Nas duas primeiras décadas dos anos 2000, dezenas de filmes vêm propondo a revisão do regime militar instaurado no Brasil entre 1964 e 1985. Por ser foco de interesse constante, cineastas se debruçam sobre o tema a partir de diversas abordagens e perspectivas. Na 45ª edição do Festival de Cinema de Gramado, a trajetória de um político influente, porém não muito conhecido da população, foi registrada no documentário Matheus Schmidt: Um Caso de Amor pelo Brasil. Assinado pela filha dele, Márcia Schmidt, em parceria com Rogério Brasil Ferrari, o longa tem como foco o golpe civil-militar e a ditadura que obscureceram o país por 21 anos. Entretanto, o filme não se restringe a esse período ao buscar as raízes políticas de Schmidt junto a figuras como Luiz Carlos Prestes, João Goulart e Leonel Brizola, além de Getúlio Vargas em seu segundo mandato como presidente a partir de 1950.
Por outro lado, o filme também repercute a atuação contundente do político trabalhista no período de redemocratização, destacando-o como um estadista de visão social, especialmente interessado em temas como desenvolvimento socioeconômico nacional, mobilidade urbana e formação de um pensamento político brasileiro voltado à construção de um projeto de nação. Nesse sentido, é emblemática a abertura do longa. Em pleno Congresso Nacional, em 1998, Matheus assume o microfone do plenário para denunciar a então escandalosa liberação de verbas orçamentárias por acordo entre o governo de Fernando Henrique Cardoso e a Câmara de Deputados em troca de apoio na votação de pautas decisivas para a FHC. O presidente da Mesa Diretora à época? Michel Temer.

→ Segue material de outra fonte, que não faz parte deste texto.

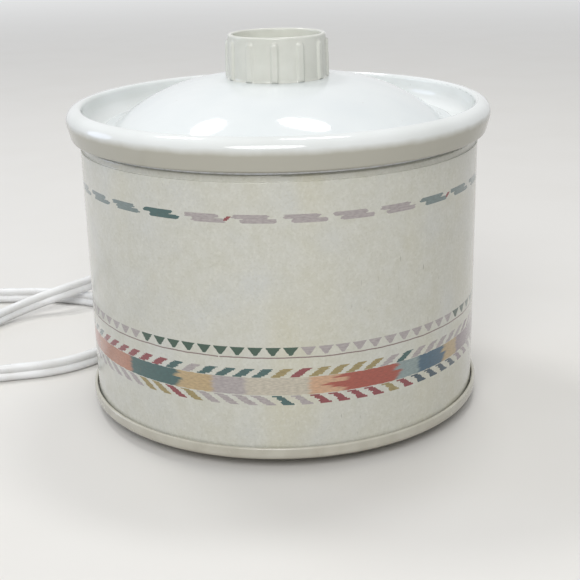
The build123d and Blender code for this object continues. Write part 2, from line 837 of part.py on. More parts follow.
def plug_body():
    """The moulded plug: a tapered relief, a shoulder and a flat body."""
    relief = Cone(plug_relief_radius, plug_relief_end_radius, plug_relief_length, align=upright)
    relief = Rot(0, 90, 0) * relief
    shoulder_end = plug_relief_length + plug_shoulder_length
    small = plug_section(plug_relief_length, plug_shoulder_width, plug_shoulder_thickness)
    large = plug_section(shoulder_end, plug_width, plug_thickness)
    body = relief + loft([small, large]) + extrude(large, plug_body_length)
    return body.moved(plug_place())


def plug_blades():
    """The two flat blades, each with its small hole."""
    face = plug_relief_length + plug_shoulder_length + plug_body_length
    blades = []
    for side in (-1, 1):
        middle = face + blade_length / 2
        y = side * blade_spacing / 2
        blade = Pos(middle, y, 0) * Box(blade_length, blade_thickness, blade_width)
        hole_start = (face + blade_hole_distance, y - blade_thickness, 0)
        hole_end = (face + blade_hole_distance, y + blade_thickness, 0)
        blade -= rod(hole_start, hole_end, blade_hole_radius)
        blades.append(blade.moved(plug_place()))
    return Compound(blades)


def write_parts():
    """Build every sub-part and write one file for each."""
    os.makedirs("parts", exist_ok=True)
    pieces = {
        "base_pan": base_pan(),
        "outer_shell": outer_shell(),
        "heater_well": heater_well(),
        "heater_band": heater_band(),
        "band_strap": band_strap(),
        "strap_fastener": strap_fastener(),
        "well_stud": well_stud(),
        "stud_washer": stud_washer(),
        "stud_nut": stud_nut(),
        "thermal_fuse": thermal_fuse(),
        "fuse_sleeve": fuse_sleeve(),
        "fuse_clip": fuse_clip(),
        "crimp_connectors": crimp_connectors(),
        "supply_wires": supply_wires(),
        "fuse_leads": fuse_leads(),
        "heater_leads": heater_leads(),
        "strain_relief": strain_relief(),
        "power_cord": power_cord(),
        "plug_body": plug_body(),
        "plug_blades": plug_blades(),
        "crock": crock(),
        "lid_dome": lid_dome(),
        "lid_knob": lid_knob(),
        "knob_washer": knob_washer(),
        "knob_screw": knob_screw(),
    }
    for place, angle in foot_angles.items():
        pieces["foot_" + place] = foot(angle)
    for name, shape in pieces.items():
        export_step(shape, "parts/" + name + ".step")


write_parts()
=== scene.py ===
import math

import bmesh
import bpy
from mathutils import Matrix, Vector


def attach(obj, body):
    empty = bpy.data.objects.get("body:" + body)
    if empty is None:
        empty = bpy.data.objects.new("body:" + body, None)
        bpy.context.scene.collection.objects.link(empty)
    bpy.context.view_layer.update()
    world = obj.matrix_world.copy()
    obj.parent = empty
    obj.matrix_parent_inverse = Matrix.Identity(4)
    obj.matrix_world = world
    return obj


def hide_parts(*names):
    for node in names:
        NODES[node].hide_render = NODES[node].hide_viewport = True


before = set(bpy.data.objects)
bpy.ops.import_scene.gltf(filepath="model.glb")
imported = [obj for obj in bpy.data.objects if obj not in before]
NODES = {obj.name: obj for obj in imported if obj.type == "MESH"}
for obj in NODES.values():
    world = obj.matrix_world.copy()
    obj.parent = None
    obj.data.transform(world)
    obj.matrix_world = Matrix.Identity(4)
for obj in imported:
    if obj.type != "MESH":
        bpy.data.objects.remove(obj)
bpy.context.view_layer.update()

# A small slow cooker: a printed steel casing on a painted pan, a glazed crock with an
# overhanging rim, a domed lid with a ribbed knob, and a flat white cord with its plug.
# Sizes are in millimetres, in the same frame as the frame's nodes, and become metres
# when a piece is finished.
MM = 0.001

# Camera: its place, and its turn, tilt and roll in radians
camera_place = (0, -379.9, 164.4)
camera_lens, camera_sensor = 70.7, 36
camera_turn, camera_down, camera_roll = -0.0067, 0.3262, -0.0225

# Casing
casing_radius = 66.0
way_round = 2 * math.pi * casing_radius

# Pan: the (radius, height, rounding) corners of its section
pan_section = [
    (2.75, 8.2, 0), (20, 8.2, 1), (24, 3.9, 1), (67.5, 3.9, 1.1), (67.5, 7.8, 0.55),
    (66.35, 7.8, 0.5), (66.35, 7, 0.2), (66.7, 6.7, 0.2), (66.7, 4.7, 0.4), (24, 4.7, 1),
    (20, 9, 1), (2.75, 9, 0),
]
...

Quase 20 anos depois, a grita de políticos decentes como Schmidt segue a mesma, pois também seguem os mesmos aqueles que são eleitos não para fazer política, mas para atuar como mestres da politicagem, como doutores do crime. Surge justamente daí a necessidade constante de filmes capazes de mapear o Brasil histórica e politicamente, separando eficazes agentes públicos daqueles que tomam o poder de assalto sem projeto de República, de Estado nem mesmo de governo, porém com pautas pessoais bastante estruturadas – e nitidamente desvinculadas de interesses sociais.
Ainda assim, Matheus Schmidt: Um Caso de Amor pelo Brasil apresenta um caráter fortemente celebratório que o aproxima mais de um memorial audiovisual afetivo do que da documentarização que busca o contraditório para melhor dimensionar seus temas e personagens. Nesse sentido, é válido o exemplo de O Dia que Durou 21 Anos (2012), de Camilo e Flávio Tavares, sendo este último um dos principais entrevistados de Márcia e Rogério. No longa dos Tavares, a equipe realizadora questiona os mais variados segmentos políticos para tentar elucidar as duas décadas de escuridão que eclipsaram o país. Ouvir o outro lado da questão é sempre saudável, mesmo que não se concorde com nada que venha de lá.